··· Recorded data

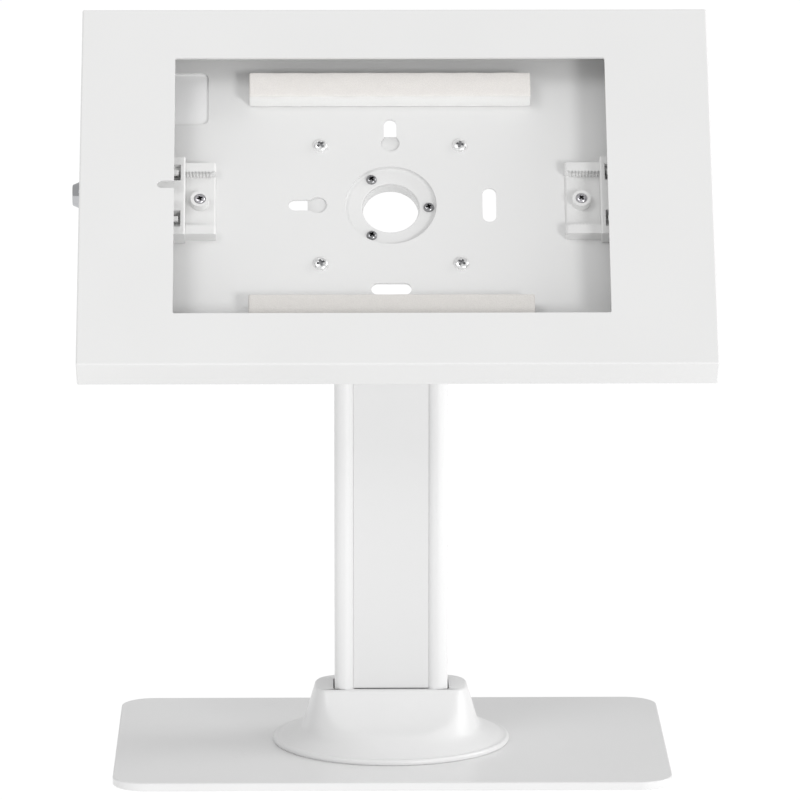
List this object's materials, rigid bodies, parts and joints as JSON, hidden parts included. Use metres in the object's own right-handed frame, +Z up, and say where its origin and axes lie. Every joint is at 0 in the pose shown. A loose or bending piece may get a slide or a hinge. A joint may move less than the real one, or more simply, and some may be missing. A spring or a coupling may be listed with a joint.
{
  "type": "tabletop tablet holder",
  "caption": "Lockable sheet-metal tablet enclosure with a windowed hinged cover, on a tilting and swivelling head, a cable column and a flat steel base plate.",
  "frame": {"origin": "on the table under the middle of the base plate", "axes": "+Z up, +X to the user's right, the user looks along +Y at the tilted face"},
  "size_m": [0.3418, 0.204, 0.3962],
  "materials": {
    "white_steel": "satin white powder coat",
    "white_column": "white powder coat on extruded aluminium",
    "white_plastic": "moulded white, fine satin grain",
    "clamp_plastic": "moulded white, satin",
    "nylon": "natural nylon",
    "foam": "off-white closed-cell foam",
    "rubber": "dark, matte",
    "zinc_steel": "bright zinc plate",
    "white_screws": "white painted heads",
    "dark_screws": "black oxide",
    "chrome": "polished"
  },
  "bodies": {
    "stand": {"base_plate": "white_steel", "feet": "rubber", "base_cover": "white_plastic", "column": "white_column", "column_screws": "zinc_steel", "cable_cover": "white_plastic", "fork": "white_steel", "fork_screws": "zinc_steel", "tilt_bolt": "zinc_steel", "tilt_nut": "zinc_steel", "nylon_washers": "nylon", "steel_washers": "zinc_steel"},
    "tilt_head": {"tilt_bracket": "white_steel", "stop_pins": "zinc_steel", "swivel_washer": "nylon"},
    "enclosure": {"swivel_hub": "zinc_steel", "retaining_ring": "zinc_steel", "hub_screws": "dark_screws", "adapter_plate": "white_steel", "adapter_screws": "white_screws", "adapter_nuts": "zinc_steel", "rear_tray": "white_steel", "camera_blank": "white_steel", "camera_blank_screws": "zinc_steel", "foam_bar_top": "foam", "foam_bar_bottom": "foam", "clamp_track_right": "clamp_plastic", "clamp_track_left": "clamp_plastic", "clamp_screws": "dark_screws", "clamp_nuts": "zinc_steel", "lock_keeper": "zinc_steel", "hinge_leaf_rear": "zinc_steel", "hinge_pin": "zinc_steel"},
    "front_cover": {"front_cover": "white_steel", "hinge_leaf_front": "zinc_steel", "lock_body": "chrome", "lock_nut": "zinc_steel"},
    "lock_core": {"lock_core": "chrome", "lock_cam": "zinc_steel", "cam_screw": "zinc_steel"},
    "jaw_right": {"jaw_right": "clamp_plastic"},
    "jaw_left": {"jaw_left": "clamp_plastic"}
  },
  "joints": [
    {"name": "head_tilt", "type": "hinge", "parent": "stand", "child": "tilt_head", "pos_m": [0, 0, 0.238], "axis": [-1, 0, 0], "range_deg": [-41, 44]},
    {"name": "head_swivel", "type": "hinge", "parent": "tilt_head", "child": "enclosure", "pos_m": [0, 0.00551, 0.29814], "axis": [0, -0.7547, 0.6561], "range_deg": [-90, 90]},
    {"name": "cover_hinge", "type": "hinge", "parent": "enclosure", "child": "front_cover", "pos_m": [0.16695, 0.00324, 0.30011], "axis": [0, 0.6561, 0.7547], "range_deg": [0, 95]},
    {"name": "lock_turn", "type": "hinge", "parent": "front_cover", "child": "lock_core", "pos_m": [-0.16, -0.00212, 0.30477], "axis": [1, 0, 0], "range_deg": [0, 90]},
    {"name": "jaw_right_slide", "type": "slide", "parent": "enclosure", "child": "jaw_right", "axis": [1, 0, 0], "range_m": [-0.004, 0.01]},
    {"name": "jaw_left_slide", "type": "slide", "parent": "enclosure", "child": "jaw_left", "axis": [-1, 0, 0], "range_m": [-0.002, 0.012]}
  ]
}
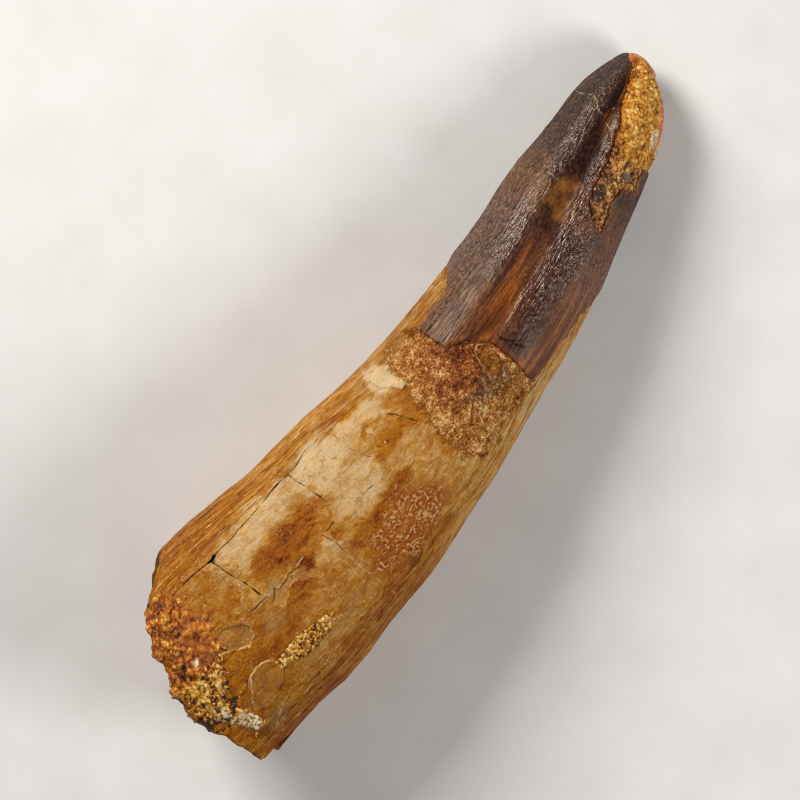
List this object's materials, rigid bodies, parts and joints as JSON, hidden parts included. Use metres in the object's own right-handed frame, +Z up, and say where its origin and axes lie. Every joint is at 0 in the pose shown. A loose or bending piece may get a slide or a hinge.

······

• Task to carry out: Each entry must be reproduced verbatim.

• Solution to the exercise:
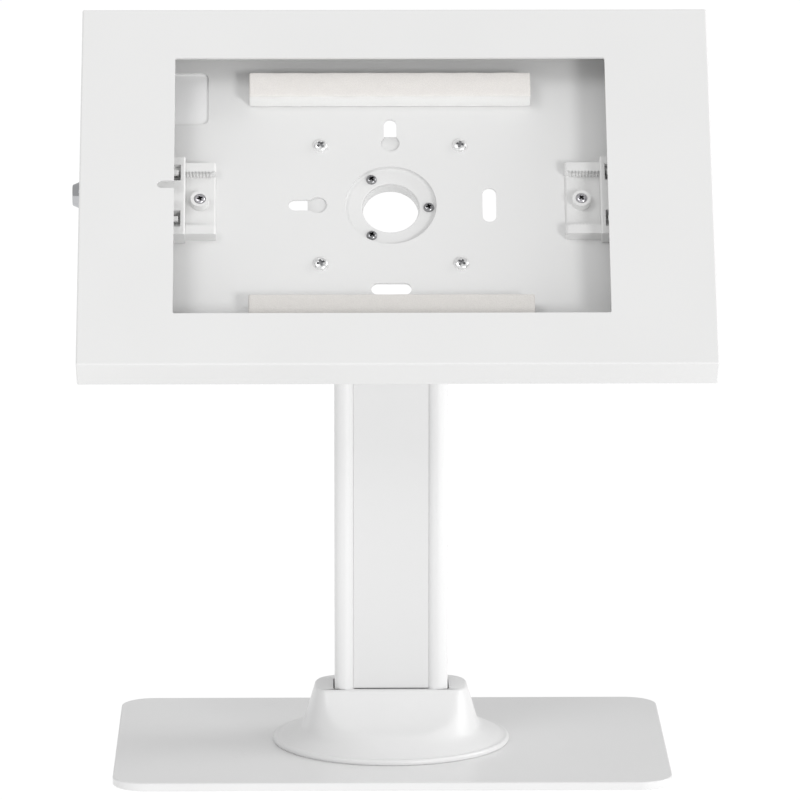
List this object's materials, rigid bodies, parts and joints as JSON, hidden parts included. Use metres in the object's own right-handed frame, +Z up, and say where its origin and axes lie. Every joint is at 0 in the pose shown. A loose or bending piece may get a slide or a hinge. A joint may move less than the real one, or more simply, and some may be missing. A spring or a coupling may be listed with a joint.
{
  "type": "tabletop tablet holder",
  "caption": "Lockable sheet-metal tablet enclosure with a windowed hinged cover, on a tilting and swivelling head, a cable column and a flat steel base plate.",
  "frame": {"origin": "on the table under the middle of the base plate", "axes": "+Z up, +X to the user's right, the user looks along +Y at the tilted face"},
  "size_m": [0.3418, 0.204, 0.3962],
  "materials": {
    "white_steel": "satin white powder coat",
    "white_column": "white powder coat on extruded aluminium",
    "white_plastic": "moulded white, fine satin grain",
    "clamp_plastic": "moulded white, satin",
    "nylon": "natural nylon",
    "foam": "off-white closed-cell foam",
    "rubber": "dark, matte",
    "zinc_steel": "bright zinc plate",
    "white_screws": "white painted heads",
    "dark_screws": "black oxide",
    "chrome": "polished"
  },
  "bodies": {
    "stand": {"base_plate": "white_steel", "feet": "rubber", "base_cover": "white_plastic", "column": "white_column", "column_screws": "zinc_steel", "cable_cover": "white_plastic", "fork": "white_steel", "fork_screws": "zinc_steel", "tilt_bolt": "zinc_steel", "tilt_nut": "zinc_steel", "nylon_washers": "nylon", "steel_washers": "zinc_steel"},
    "tilt_head": {"tilt_bracket": "white_steel", "stop_pins": "zinc_steel", "swivel_washer": "nylon"},
    "enclosure": {"swivel_hub": "zinc_steel", "retaining_ring": "zinc_steel", "hub_screws": "dark_screws", "adapter_plate": "white_steel", "adapter_screws": "white_screws", "adapter_nuts": "zinc_steel", "rear_tray": "white_steel", "camera_blank": "white_steel", "camera_blank_screws": "zinc_steel", "foam_bar_top": "foam", "foam_bar_bottom": "foam", "clamp_track_right": "clamp_plastic", "clamp_track_left": "clamp_plastic", "clamp_screws": "dark_screws", "clamp_nuts": "zinc_steel", "lock_keeper": "zinc_steel", "hinge_leaf_rear": "zinc_steel", "hinge_pin": "zinc_steel"},
    "front_cover": {"front_cover": "white_steel", "hinge_leaf_front": "zinc_steel", "lock_body": "chrome", "lock_nut": "zinc_steel"},
    "lock_core": {"lock_core": "chrome", "lock_cam": "zinc_steel", "cam_screw": "zinc_steel"},
    "jaw_right": {"jaw_right": "clamp_plastic"},
    "jaw_left": {"jaw_left": "clamp_plastic"}
  },
  "joints": [
    {"name": "head_tilt", "type": "hinge", "parent": "stand", "child": "tilt_head", "pos_m": [0, 0, 0.238], "axis": [-1, 0, 0], "range_deg": [-41, 44]},
    {"name": "head_swivel", "type": "hinge", "parent": "tilt_head", "child": "enclosure", "pos_m": [0, 0.00551, 0.29814], "axis": [0, -0.7547, 0.6561], "range_deg": [-90, 90]},
    {"name": "cover_hinge", "type": "hinge", "parent": "enclosure", "child": "front_cover", "pos_m": [0.16695, 0.00324, 0.30011], "axis": [0, 0.6561, 0.7547], "range_deg": [0, 95]},
    {"name": "lock_turn", "type": "hinge", "parent": "front_cover", "child": "lock_core", "pos_m": [-0.16, -0.00212, 0.30477], "axis": [1, 0, 0], "range_deg": [0, 90]},
    {"name": "jaw_right_slide", "type": "slide", "parent": "enclosure", "child": "jaw_right", "axis": [1, 0, 0], "range_m": [-0.004, 0.01]},
    {"name": "jaw_left_slide", "type": "slide", "parent": "enclosure", "child": "jaw_left", "axis": [-1, 0, 0], "range_m": [-0.002, 0.012]}
  ]
}
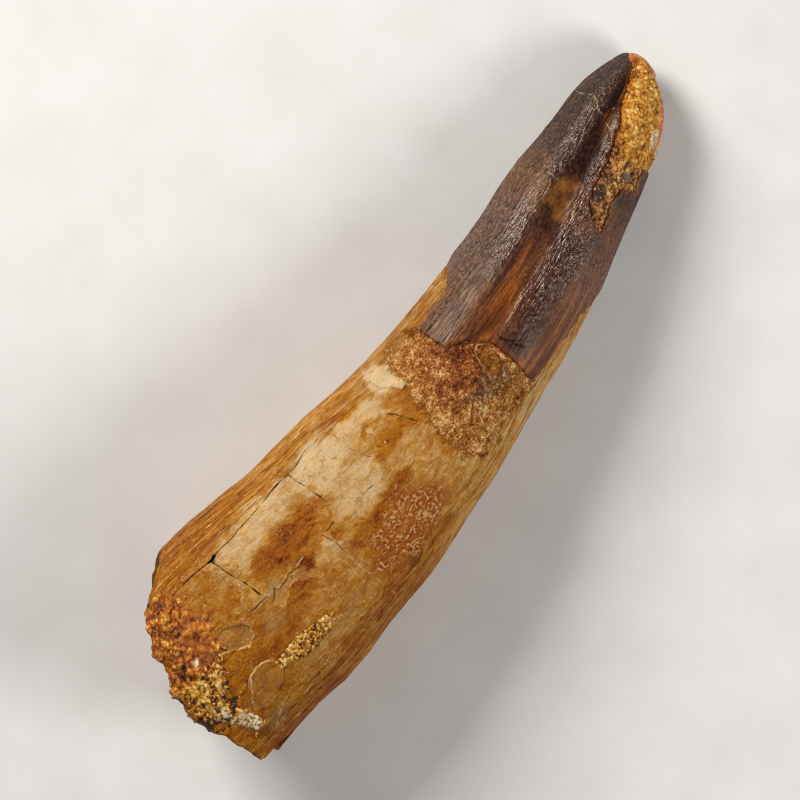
List this object's materials, rigid bodies, parts and joints as JSON, hidden parts included. Use metres in the object's own right-handed frame, +Z up, and say where its origin and axes lie. Every joint is at 0 in the pose shown. A loose or bending piece may get a slide or a hinge.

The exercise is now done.